You are probably going to make a bunch of terrible decisions over the next few years. Frankly, I’ll be offended if you don’t, because it will make my bad decisions look worse in comparison. You will make the wrong decision about who to date, where to live, what to wear, how late to stay up and what to do when you’re up that late. On the big things, though, the things that people older and with more power than you insist are more complicated than you youngsters understand? They’re really not that complicated, and you’re probably right.
Now, a few other assorted tips:
Take your full lunch hour and use every single bit of your vacation time. The only reward you get for not doing so is more work.
Don’t type anything—in email, Slack, Teams, whatever work tool is common in [insert year]—that you don’t want read by the person that it’s about.
Never spend more than 72 hours consecutively in Las Vegas. (That one never changes.)
Get renter’s insurance.
Understand that that anonymous workplace survey might not actually be anonymous.
Don’t get drunk at work events, and remember that a club soda with lime in it is a great way to avoid any questions about why you’re not drinking.
Read books, but don’t read the ones about maximizing your productivity or optimizing your life. Reading a book about a shipwreck or an adventure in space is a far more productive use of your time.
Treat each job like you’re going to be there for a while, but be emotionally prepared for that to change on a moment’s notice. Companies get sold and stripped for parts, industries collapse, important people die unexpectedly. These things will largely be out of your control. Losing a job is, quite often, not about you at all, and you should try not to take it personally.

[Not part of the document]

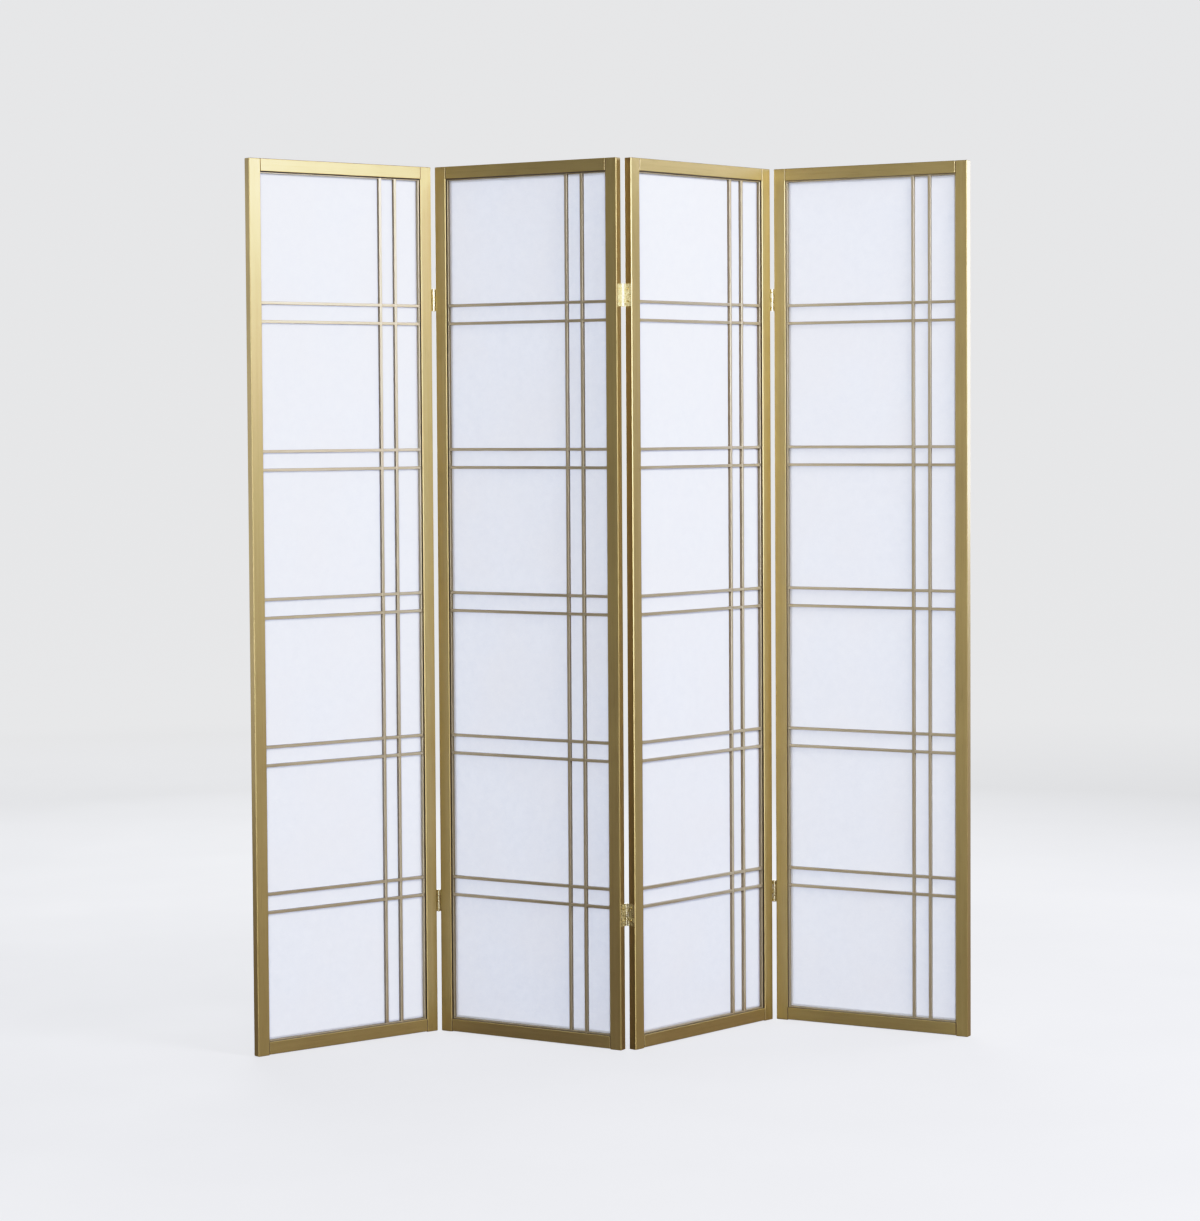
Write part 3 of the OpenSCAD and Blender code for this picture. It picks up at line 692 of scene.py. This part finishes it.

You do not need to move to a big city if you do not want to, even if you’re in the kind of creative field that supposedly demands it. Moving to a big city when you’re young is often a terrible financial decision. On the other hand, this may also be the only time in your life where you’re capable of making such an unwise decision, so you should still do it if you want to.
If you are generally nice and positive most of the time, it will have a more dramatic impact when you choose not to be. Pick your spots.
Get renter’s insurance. I already said that one, but one three-alarm fire in the apartment upstairs is enough to make you an acolyte for life.
Keep speeches short. The ideal best man/maid of honor speech is under three minutes long, and the ideal commencement address isn’t much longer.
Realize that some day, you may get the best opportunity of your life and it might be entirely by accident. You’ve probably been shorted some by accident or worse before, and you might not have even know when it happened. Don’t feel bad about making the most of whatever comes your way.
(Even if it’s giving a speech you’re not qualified to give.)
—Scott Hines (@actioncookbook)
I'm taking this assignment seriously:
Drink water and make it a habit. Even if you don't 'like' it. It sounds stupid but trust me it's a LOT harder once you're middle-aged and have to learn to do it or suffer a variety of health consequences. Plus it's good for your skin and you won't look like shoe leather once you're 45.
Take the time to learn to cook and bake for yourself. You don't have to become (popular celebrity chef du jour) but please elevate yourself above eating frozen pizza, boxed mac and cheese, and Hostess products - you'll thank me in the future.
If for some odd reason you don't yet have these skills, learn basic bookkeeping (balancing your bank account, making up a household budget, etc). And for Dog's sake learn about how interest rates and loan terms work. Sure, capitalism is stacked against anyone under 45 (in year 2024), but if you have the rare opportunity to buy a house, you don't want to learn these things the hard way and lose it all in 5 years when some predatory balloon loan comes due. Ditto for personal and auto loans.
Write a will, or at least have some kind of written directive regarding your wishes should the worst happen.
And finally, tell the people who matter to you that you love them. The universe is fickle and you do. not. know. how long you have with any of them (this goes both ways - refer to my previous remark) This is not a regret you want to carry for the rest of your life, just... trust me on this one.
Oh, one last thing. Ask permission and pet every doggo you see. Instant endorphins.
Baz Luhrmann really had the best advice: Wear Sunscreen. I would add, and start retinol in your 30s.
Also that the job they have 10 to 20 years from now may not be related to the degree they just got today, but that doesn't make the degree "worthless." Skills and knowledge, in whatever topic, is never worthless.